O temor de usuários e servidores é que a unidade da Brasilândia viva experiências semelhantes à de outros CAPSs geridos por OS. O primeiro deles criado em São Paulo, o Luis da Rocha Cerqueira, na rua Itapeva, próximo à avenida Paulista, é também o primeiro a ter sido privatizado, em 2007. Segundo a Frente Estadual Antimanicomial, o centro funcionava de maneira adequada, com equipe multidisciplinar completa. Mas a partir da gestão de uma OS, centenas de usuários tiveram seus tratamentos suspensos sob alegação de mau comportamento.

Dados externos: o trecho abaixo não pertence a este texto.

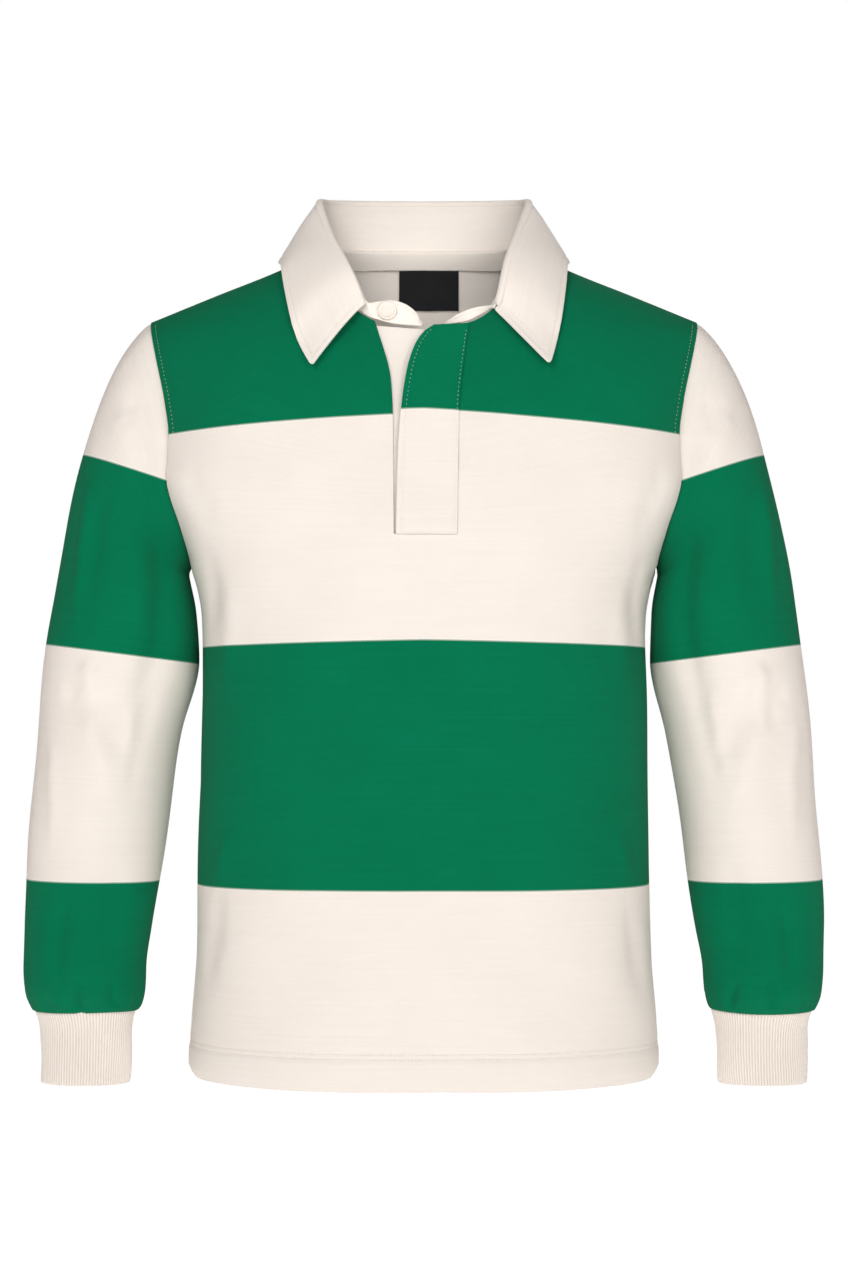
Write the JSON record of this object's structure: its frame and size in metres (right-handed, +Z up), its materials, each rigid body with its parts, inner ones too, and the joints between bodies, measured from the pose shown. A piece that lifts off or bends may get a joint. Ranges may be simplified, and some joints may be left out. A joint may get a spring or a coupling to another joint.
{
  "type": "long-sleeved rugby shirt",
  "caption": "Hooped long-sleeved rugby shirt, filled out and hollow, with a twill collar, open placket and ribbed cuffs.",
  "frame": {"origin": "midway between the two high shoulder points, where the collar's neck seam meets the shoulder seams; the wearer holds the shirt up there", "axes": "+Z up, from the hem to the collar; -Y is the front and +Y the back; +X is the wearer's left"},
  "size_m": [0.6956, 0.2313, 0.7773],
  "materials": {
    "jersey_striped": "heavy cotton jersey, matte, wide green and cream hoops",
    "jersey_cream": "cotton jersey, matte, cream",
    "rib_cream": "rib knit, matte, cream",
    "twill_cream": "cotton twill, matte, cream",
    "label_black": "woven satin label, black, plain",
    "button_cream": "satin cream"
  },
  "bodies": {
    "root": {"front": "jersey_striped", "back": "jersey_striped", "sleeve_right": "jersey_striped", "sleeve_left": "jersey_striped", "placket_top": "jersey_striped", "placket_under": "jersey_cream", "cuff_right": "rib_cream", "cuff_left": "rib_cream", "collar_stand": "twill_cream", "collar_fall": "twill_cream", "neck_tape": "twill_cream", "back_facing": "jersey_cream", "neck_label": "label_black", "stand_button": "button_cream"}
  },
  "joints": []
}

O CAPS da Brasilândia conta atualmente com 36 trabalhadores concursados, sendo 24 estaduais e 12 municipais. Os servidores, que não querem ser identificados temendo represálias, disseram à reportagem ter medo também da transferência para outros locais, sendo substituídos por trabalhadores contratados sem concurso pela OS. Conforme uma servidora, o CAPS deveria ter, no mínimo, cinco médicos psiquiatras. Porém, a prefeitura contratou apenas uma médica. E além de não abrir concurso público para completar o quadro com médicos, terapeuta ocupacional e outros profissionais da área, deixou que as instalações ficassem sucateadas. Tanto que a privatização teria sido justificada como única alternativa frente à situação precária do centro, conforme disseram trabalhadores.
“Os servidores se sentem emocionalmente desestruturados diante da transferência de local de trabalho”, diz Maria Lúcia Vieira, diretora da regional oeste do Sindsaúde. “E também consideram vítimas de assédio moral ao serem informados numa sexta-feira de que na segunda seguinte já estariam subordinados a uma chefia sem concurso público, sem terem tido tempo para reagir.”
Luta antimanicomial na Alesp
Na segunda-feira (21), às 18h, na Assembleia Legislativa de São Paulo, será lançada a Frente Parlamentar de Luta Antimanicomial. O objetivo é articular deputados e movimentos sociais em torno do acompanhamento de projetos de lei relativos às políticas de enfrentamento ao álcool e outras drogas em desacordo com a Lei 10.216/01. A legislação estabelece os direitos das pessoas portadoras de transtornos mentais, regulamenta as internações involuntárias (que passa a ser supervisionada pelo Ministério Público) e altera o modelo assistencial, instituindo o processo de desospitalização e a implementação de serviços ambulatoriais, como os CAPS.
O lançamento ocorre logo após a Semana de Luta Antimanicomial, encerrada na última sexta. Em São Paulo, o dia 18 – Dia Nacional de Luta Antimanicomial – foi marcado por um ato no vão livre do Masp. Especialistas e trabalhadores da saúde mental, portadores de sofrimento mental e seus familiares se manifestaram contra as internações compulsórias e principalmente contra a privatização de centros de atendimento.